There is a measure of squeamishness in having close friends Clooney and Roberts sharing top billing. Both are consummate professionals, but it is hard not to think once or twice during Money Monster that they are not stretching their acting chops to a dangerous extent in it. Clooney is his usual jerk with a heart of gold and easy empathy to his fellow humans, whatever disturbed they are, and Roberts is her trademark strong woman whose inner vulnerability allow her to act noble instead of curt. They make the show, however, since the other actors are something of a white noise, except Emily Meade as Molly, the hostage taker’s girlfriend, who is brought on the air to mollify him and has one excellent, enraged scene.
Money Monster wears its ideas on its sleeve, but they are treated without naivety. On one hand Mrs Foster is obviously sympathetic to the “Occupy Wall Street” movement and clearly thinks that unregulated finance is the enemy. If something catastrophic occurs, blame it on computer programming, on Europe, on the ways of the world. Never blame yourself for your mistakes regarding others as long as you make a load out of them. Last time one checked, this was the 21st century definition of capitalism, a battle of financial kaijus eradicating industrial sectors or countries alike. On the other hand, her movie is pessimistic as hell regarding the ability of the common man to make any change to this current state of affairs. There are a couple of chilling moments towards the end of the movie, one an enthusiastic flash mob marching in support of Kyle Budwell, only to vanish like a flock of sheep as a gun is fired, the other the immediate loss of interest for whatever the same had to say when his fate is sealed. Case closed, let’s have a commercial break. “What kind of programme will we have tomorrow?” ask Lee Gates to Penny, whom Drama Day has obviously brought together (again).

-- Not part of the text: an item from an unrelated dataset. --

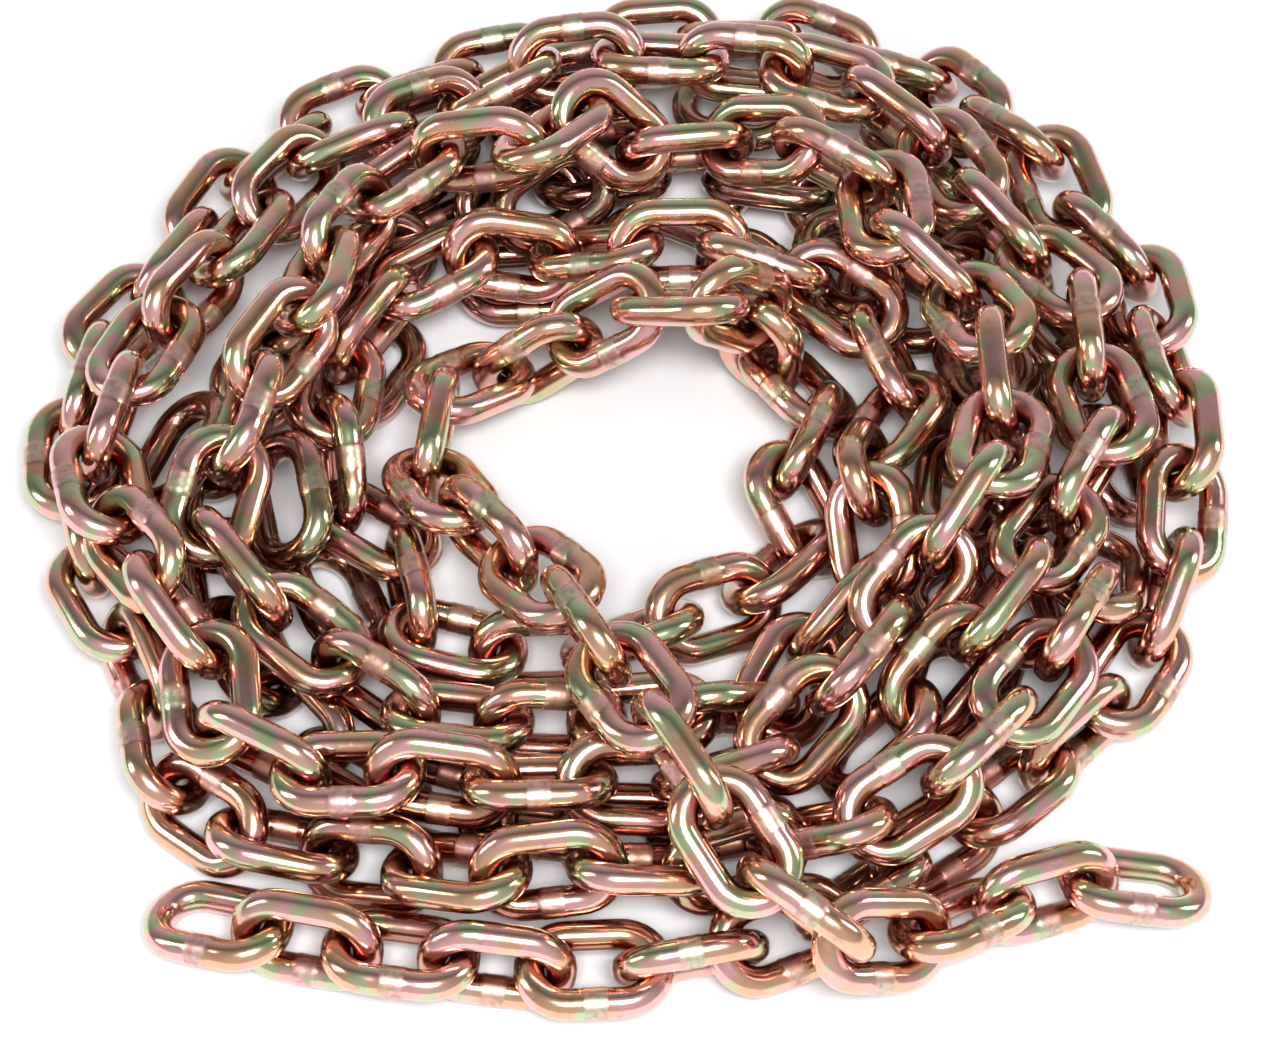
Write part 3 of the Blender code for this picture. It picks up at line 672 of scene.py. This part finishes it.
class Chain:
    """The laid chain in the row frame, shared by the operators that build its pieces."""

    laid = None

    @classmethod
    def get(cls):
        if cls.laid is None:
            cls.laid = cls()
        return cls.laid

    def __init__(self):
        hooks, across, hidden = lay_chain()
        centre, along, across, _, _ = poses(hooks, across)
        centre, along, across = lay_hidden_turn(centre, along, across, hidden)
        self.count = len(centre)
        self.hidden = hidden
        lower = lay_lower_links(centre, along, across)
        centre, along, across = (np.vstack(rows) for rows in zip((centre, along, across), lower))
        self.shift = row_shift()
        self.centre = centre + self.shift
        self.along = along
        self.across = across
        self.normal = np.cross(along, across)
        self.wires = dense_points(self.centre, along, across)
        rng = np.random.default_rng(LINK_SEED)
        sizes = bpy.context.scene.chain_sizes
        weld_height = sizes.weld_height / MM
        weld_half = sizes.weld_length / 2 / MM
        self.looks = [link_template(rng, weld_height, weld_half) for _ in range(WELD_LOOKS)]
        count = len(centre)
        self.seed = rng.uniform(0, 1, count)
        self.look = rng.integers(0, WELD_LOOKS, count)
        self.weld_side = rng.choice((-1.0, 1.0), count)
        ends = [*range(FRONT_SINGLES), *range(self.count - LAST_SINGLES // 2, self.count)]
        self.weld_side[ends] = np.where(self.across[ends, 1] > 0, 1.0, -1.0)

    def links_of(self, node):
        """The numbers of the links that a CAD node holds."""
        words = node.split("_")
        if node.startswith("front_tail_link"):
            return [int(words[-1]) - 1]
        if node.startswith("crossing_link"):
            return [self.count - LAST_SINGLES + int(words[-1]) - 1]
        return list(range(int(words[-2]) - 1, int(words[-1])))

    def buried(self, link, points, facing):
        """How much other wires close in on each point of a link's surface, from 0 up; the plating paints
        shade by it.
        """
        apart = np.linalg.norm(self.centre - self.centre[link], axis=1)
        wires = self.wires[apart < NEAR_LINKS].reshape(-1, 3)
        offset = wires[None] - points[:, None]
        distance = np.linalg.norm(offset, axis=2)
        cosine = (offset * facing[:, None]).sum(axis=2) / np.maximum(distance, 1e-6)
        return (np.maximum(cosine, 0) * np.exp(-((distance / BURIED_REACH) ** 2))).sum(axis=1)


def row_shift():
    """How far the row frame's origin is from the layout's, from the box of the hidden turn's bank."""
    line = core_line()
    step = unit(line[1:] - line[:-1])
    forward = unit(np.vstack([step[:1], step[:-1] + step[1:], step[-1:]]))
    left = np.column_stack([-forward[:, 1], forward[:, 0]])
    corners = np.vstack([line + CORE_WIDTH / 2 * left, line - CORE_WIDTH / 2 * left])
    low = np.full(2, np.inf)
    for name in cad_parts:
        if name.startswith("hidden_turn"):
            low = np.minimum(low, np.array(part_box(name)[0][:2]) / MM)
    return np.array([*(low - corners.min(axis=0)), 0.0])


def new_piece(name, nodes, links, material):
    """Adds one mesh of the given links, which rides on the root and stands for the CAD nodes."""
    chain = Chain.get()
    if not links:
        raise RuntimeError(f"{name} has no links: the CAD frame's nodes have other names")
    faces = template_faces()
    points, quads, welds, seeds, shades = [], [], [], [], []
    for n, k in enumerate(links):
        shape, weld, facing = chain.looks[chain.look[k]]
        side = chain.weld_side[k]
        axes = np.array((chain.along[k], side * chain.across[k], side * chain.normal[k]))
        spun = chain.centre[k] + shape @ axes
        # How closed in each point is; the plating paints shade from it
        shades.append(chain.buried(k, spun, facing @ axes))
        points.append(spun * MM)
        quads.append(faces + n * len(shape))
        welds.append(weld)
        seeds.append(np.full(len(shape), chain.seed[k]))
    points = np.vstack(points)
    quads = np.vstack(quads)
    mesh = bpy.data.meshes.new(name)
    mesh.vertices.add(len(points))
    mesh.vertices.foreach_set("co", points.ravel())
    mesh.loops.add(quads.size)
    mesh.loops.foreach_set("vertex_index", quads.ravel())
    mesh.polygons.add(len(quads))
    mesh.polygons.foreach_set("loop_start", np.arange(len(quads)) * 4)
    mesh.update(calc_edges=True)
    mesh.validate()
    for label, values in (("weld", welds), ("link_seed", seeds), ("buried", shades)):
        attribute = mesh.attributes.new(label, "FLOAT", "POINT")
        attribute.data.foreach_set("value", np.concatenate(values))
    mesh.materials.append(material)
    mesh.shade_smooth()
    piece = bpy.data.objects.new(name, mesh)
    bpy.context.scene.collection.objects.link(piece)
    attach(piece, "root")
    if nodes:
        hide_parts(*nodes)


def build_strand(name, first, last, material, slot):
    """Adds the piece of the CAD nodes whose first link lies from first to last."""
    chain = Chain.get()
    nodes, links = [], []
    for node in sorted(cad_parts):
        if node.startswith("hidden_turn"):
            continue
        held = chain.links_of(node)
        if first <= held[0] <= last:
            nodes.append(node)
            links += held
    new_piece(name, nodes, sorted(links), material)


class Socket:
    """A node's output, on which Python's own operators add Math nodes."""

    def __init__(self, graph, output):
        self.graph = graph
        self.output = output

    def maths(self, operation, one, two):
        return self.graph.node("ShaderNodeMath", {"operation": operation}, {0: one, 1: two})

    def __add__(self, other):
        return self.maths("ADD", self, other)

    def __radd__(self, other):
        return self.maths("ADD", other, self)

    def __sub__(self, other):
        return self.maths("SUBTRACT", self, other)

    def __rsub__(self, other):
        return self.maths("SUBTRACT", other, self)

    def __mul__(self, other):
        return self.maths("MULTIPLY", self, other)

    def __rmul__(self, other):
        return self.maths("MULTIPLY", other, self)

    def __truediv__(self, other):
        return self.maths("DIVIDE", self, other)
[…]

Ending up in memes and tweets like most things do whenever they start nowadays, Money Monster sums up in a rather tight bundle a sizable portion of what is going wrong in our wretched century, bringing short attention span disorder in the realm of terminal illness. We don’t have enough memory to process everything happening at the speed it is happening. Our short bursts of indignation are followed by long bouts of complacency. If money has always been the root of evil, it is now a very modern and capable monster indeed.